# iTouch radio en ligne



## loicsterc (26 Septembre 2008)

bonjour je voulais savoir si il y avait moyen d'ecouter des radios en ligne genre fg dj radio, avec le nouvelle iTouch

un grand merci


----------



## kapik (26 Septembre 2008)

Oui tu peux via des petites applications qui se connectent au web. 
Si ta une solive sans le net je suis preneur!


----------



## loicsterc (27 Septembre 2008)

pour cette radio pense pas qu'ils font des podcasts ^^ enfin a voir.

merci pour ta reponse


----------



## ficelle (27 Septembre 2008)

avec allradio en edge, wifi, 3G... et puis tant que je parle d'eux, vivement la 1.1 qui devait sortir fin aout, et la 1.2 prévu pour septembre... la sortie du firmware 2.2 a du leur poser quelques problèmes... mais ils ne communiquent pas trop la dessus... NDA oblige ?


----------



## loicsterc (27 Septembre 2008)

avec allradio tu sais rajouter des radios comme sur itunes?

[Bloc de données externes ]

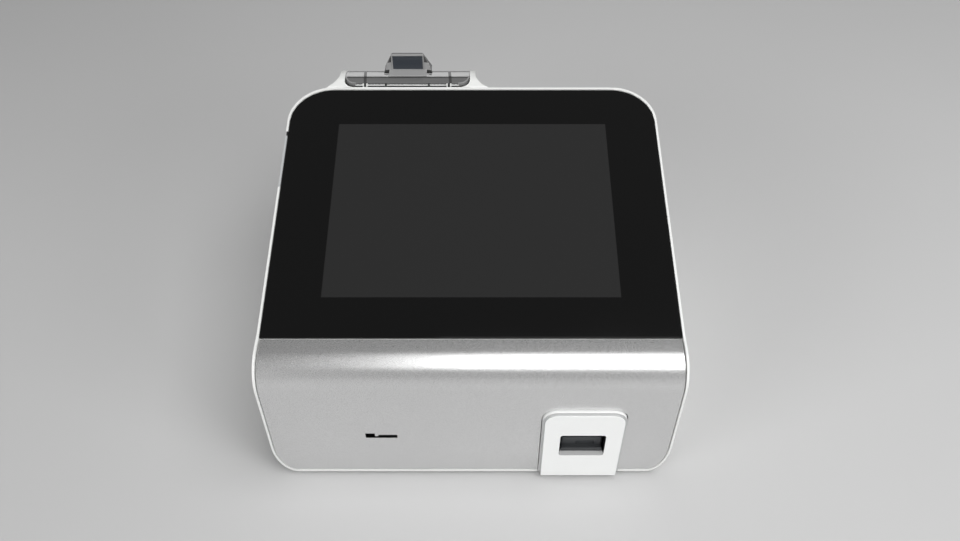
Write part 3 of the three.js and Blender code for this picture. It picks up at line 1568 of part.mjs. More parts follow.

sur l'apple store ils disent que l'on pourrait ...

c'est la seul qui le permet ou bien il y en aurai des gratuites?

mais je me demandais certaines radios en ligne proposent un lecteur via une page web

es-ce que l'itouch peut utiliser cette technique? 

d'apres apple c'est internet dans notre poche et pas internet mobile


----------



## ficelle (27 Septembre 2008)

la road map de all radio indique que l'on pourra ajouter ses stations en version 1.2, mais il y a deja un choix enorme.

pour les radio sur les pages web, les lecteurs reposent souvent sur flah, donc niet...


----------